シャルコー–マリー–トゥース病患者における全ゲノム配列決定
Whole-Genome Sequencing in a Patient with Charcot–Marie–Tooth Neuropathy
J.R. Lupski and Others
全ゲノム配列決定は,疾患の原因となる対立遺伝子を迅速に同定して医学診断を変革する可能性がある.しかし,遺伝様式が単純で診断が明確な症例でも,疾患の表現型と対応する遺伝子変異の関係は複雑な場合がある.このため,包括的な診断により,各ハプロタイプにおいて可能性のあるあらゆる DNA 変異を同定し,疾患の責任遺伝子変異を決定しなければならないが,すべてのヒトがまれで不均一な変異を多数有しており,アノテーションされた遺伝子の 90%以上では機能的変異があまり解明されていないためきわめてむずかしい.このように,全ゲノム配列決定によって遺伝性疾患の分子機序を明らかにするのは,依然として困難なのである.われわれは,シャルコー–マリー–トゥース病患者の遺伝子診断におけるヒト全ゲノム配列決定の有用性を評価した.
遺伝的基盤が明らかにされていない劣性遺伝型のシャルコー–マリー–トゥース病の 1 家族を同定した.発端者の全ゲノム配列を決定し,この疾患に関連する可能性のある遺伝子の機能的変異をすべて同定し,その罹患家族においてこれらの変異の遺伝子型決定を行った.

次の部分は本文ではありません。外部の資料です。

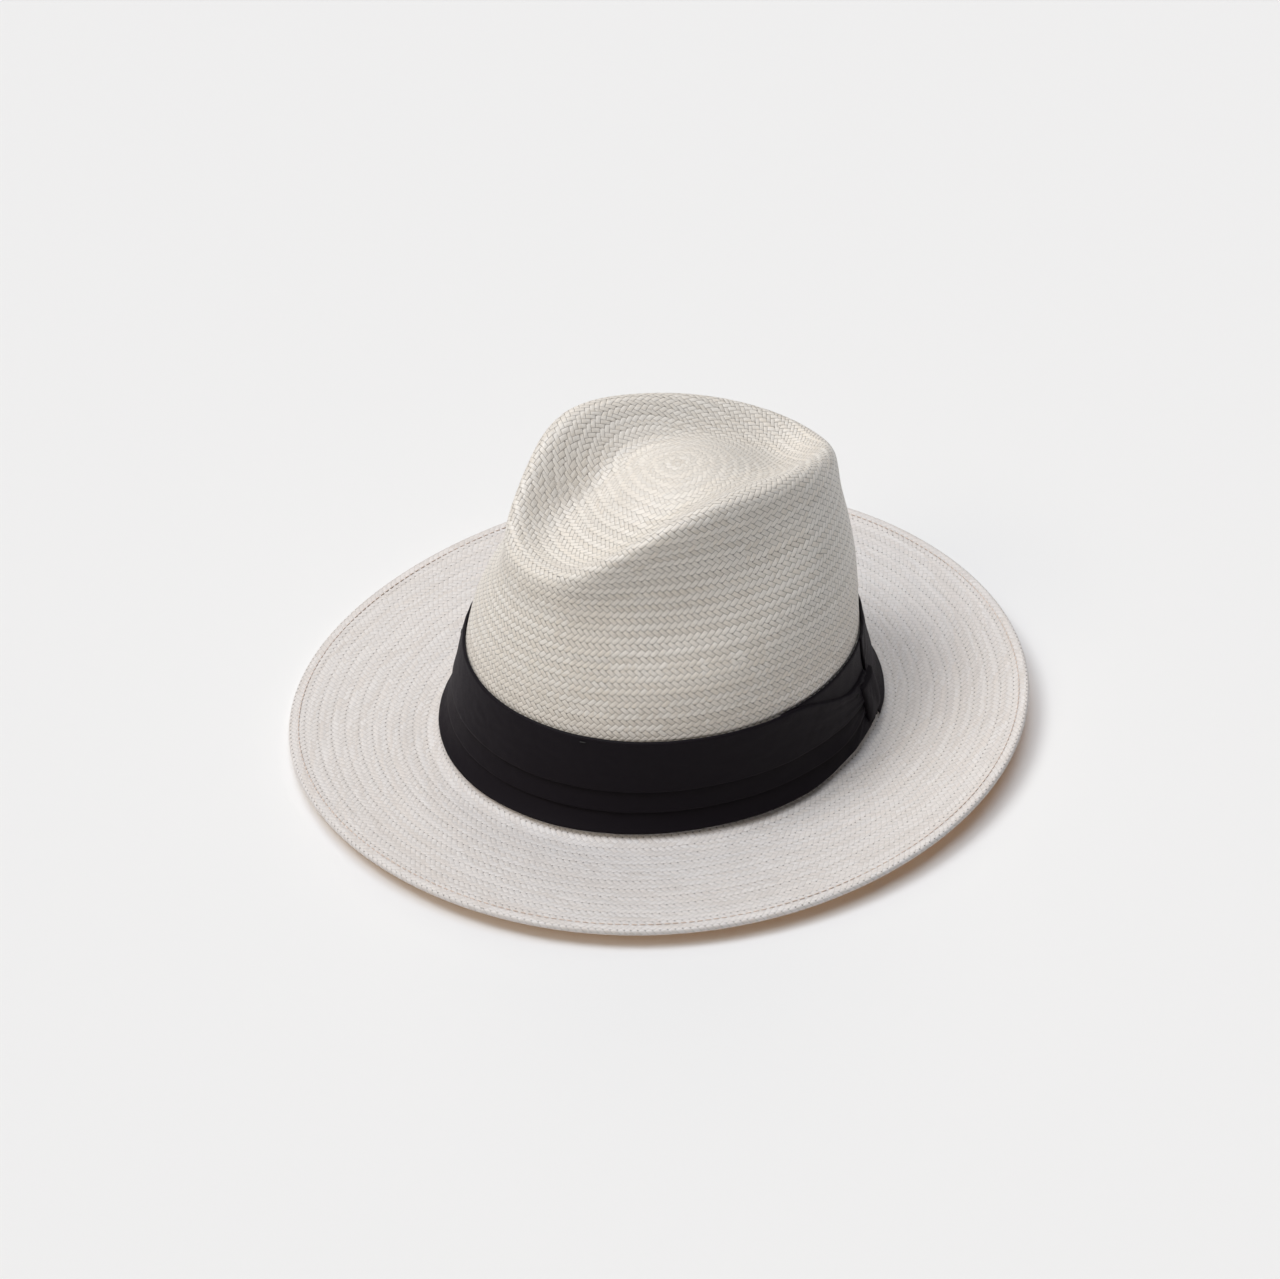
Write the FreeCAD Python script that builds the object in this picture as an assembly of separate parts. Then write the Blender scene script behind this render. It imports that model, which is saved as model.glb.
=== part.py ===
import FreeCAD, Part
import math
import os

os.makedirs("parts", exist_ok=True)
V = FreeCAD.Vector

# ---------------------------------------------------------------------------
# Panama fedora, millimetres.  Front of the hat is -Y, the wearer's left is +X,
# +Z is up.  Origin: centre of the head opening, in the plane the hat rests on.
# ---------------------------------------------------------------------------

# driving dimensions
STRAW_T = 1.0                      # thickness of the woven paper straw
BASE_A, BASE_B = 100.5, 87.5       # straw oval where crown meets brim (half length, half width)
WALL_A, WALL_B, WALL_Z = 89.3, 81.8, 45.0   # straw oval at the top of the hatband
BRIM_A, BRIM_B = 169.0, 156.5      # brim outline (half length, half width)
FLARE = 6.5                        # width of the fold between crown and brim
REST_IN, REST_OUT = 4.0, 8.6       # flat resting ring, measured outward from the base oval

# crown rim (crest) from front (0 deg) to rear (180 deg) in 22.5 deg steps
CREST_G = [56.0, 55.0, 52.5, 50.5, 46.5, 44.5, 42.5, 40.0, 38.0]
CREST_Z = [107.0, 110.5, 123.0, 135.0, 136.5, 131.5, 124.5, 117.5, 114.0]
CREST_FRONT, CREST_REAR = -71.0, 82.0
WALL_P = [1.35, 1.3, 1.3, 1.6, 2.0, 2.3, 2.4, 2.5, 2.6]
FLOOR_Z = [103.0, 105.0, 113.5, 121.5, 124.5, 123.5, 118.5, 112.5, 109.0]
FLOOR_IN = [22.0, 20.0, 19.0, 19.0, 19.0, 18.5, 18.0, 17.5, 17.0]
APEX_Y, APEX_Z = 8.0, 128.0
# side pinches: lower limit and depth at these angles from the front, in degrees
PINCH_T = [0.0, 20.0, 35.0, 44.0, 58.0, 70.0, 82.0, 96.0, 106.0, 114.0, 126.0, 180.0]
PINCH_Z = [84.0, 84.0, 80.0, 78.0, 76.0, 78.0, 85.0, 92.0, 100.0, 109.0, 122.0, 122.0]
PINCH_DEPTH = [0.0, 1.0, 4.5, 6.4, 8.2, 8.8, 8.2, 6.6, 5.0, 3.0, 0.0, 0.0]

# turned brim edge
BEAD_R, BEAD_BORE = 1.45, 0.65     # rolled edge and the channel inside it
HEM_W = 10.0                       # width of the turned-under hem
WIRE_R = 0.32                      # brim wire radius
FERRULE_R, FERRULE_L = 0.50, 14.0  # crimped sleeve that joins the wire ends
HEM_STITCH_IN = 4.2                # stitch line, measured in from the edge
THREAD_R = 0.22

# hatband
BAND_BOTTOM, BAND_TOP = 4.8, 46.5
FOLD_1, FOLD_2 = 23.0, 13.6        # heights of the two visible fold lines
KNOT_T = 40.0                      # angle of the crossover, degrees from +X towards +Y
TAPE_T = 0.5

# sweatband
SWEAT_Z0, SWEAT_Z1, SWEAT_T = 2.7, 34.0, 0.8
CORD_R = 0.85
LABEL_W, LABEL_H, LABEL_T = 30.0, 17.0, 0.35

N = 48                             # control sections around the hat


def series(vals, th):
    """Smooth even periodic curve through values given at equal steps, 0..180 deg."""
    m = len(vals) - 1
    total = 0.0
    for k in range(m + 1):
        a = 0.0
        for j in range(m + 1):
            w = 0.5 if j in (0, m) else 1.0
            a += w * vals[j] * math.cos(math.pi * j * k / m)
        a *= 2.0 / m
        if k in (0, m):
            a *= 0.5
        total += a * math.cos(k * math.radians(th))
    return total


def front_angle(t):
    return abs(((t + 90.0 + 180.0) % 360.0) - 180.0)


def table(x, xs, ys):
    """Piecewise straight interpolation."""
    for k in range(1, len(xs)):
        if x <= xs[k]:
            return ys[k - 1] + (ys[k] - ys[k - 1]) * (x - xs[k - 1]) / (xs[k] - xs[k - 1])
    return ys[-1]


def bump(t, centre, width):
    return math.exp(-((((t - centre + 180.0) % 360.0) - 180.0) / width) ** 2)


def brim_edge(t):
    r = math.radians(t)
    k = 1 + .004 * math.cos(3 * r) - .005 * math.cos(4 * r)
    x = BRIM_B * math.cos(r) * k
    y = BRIM_A * math.sin(r) * k - 0.9
    z = 10.1 + 2.2 * math.cos(r) + 3.5 * math.sin(r) - 1.2 * math.cos(2 * r) \
        - .6 * math.sin(2 * r) - .6 * math.cos(3 * r) + 1.2 * math.sin(3 * r)
    return V(x, y, z)


def oval_normal(t):
    r = math.radians(t)
    n = V(math.cos(r) / BASE_B, math.sin(r) / BASE_A, 0)
    return n.normalize()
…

シャルコー–マリー–トゥース病の発端者とその罹患家族において,2 つの突然変異を有する SH3TC2(SH3 ドメイン・テトラトリコペプチド反復配列 2 遺伝子)の複合ヘテロ接合原因対立遺伝子を同定し,妥当性を検証した.この 2 つの変異それぞれから,異なる潜在的表現型が独立に分離発見された.ヘテロ接合突然変異は,手根管症候群などの神経障害への感受性を付与する可能性が示された.
シャルコー–マリー–トゥース病の 1 家族を対象とした今回の研究から,全ゲノム配列決定によって臨床的に重要な突然変異を同定することができ,また,治療の基礎となる診断情報が得られることが示された.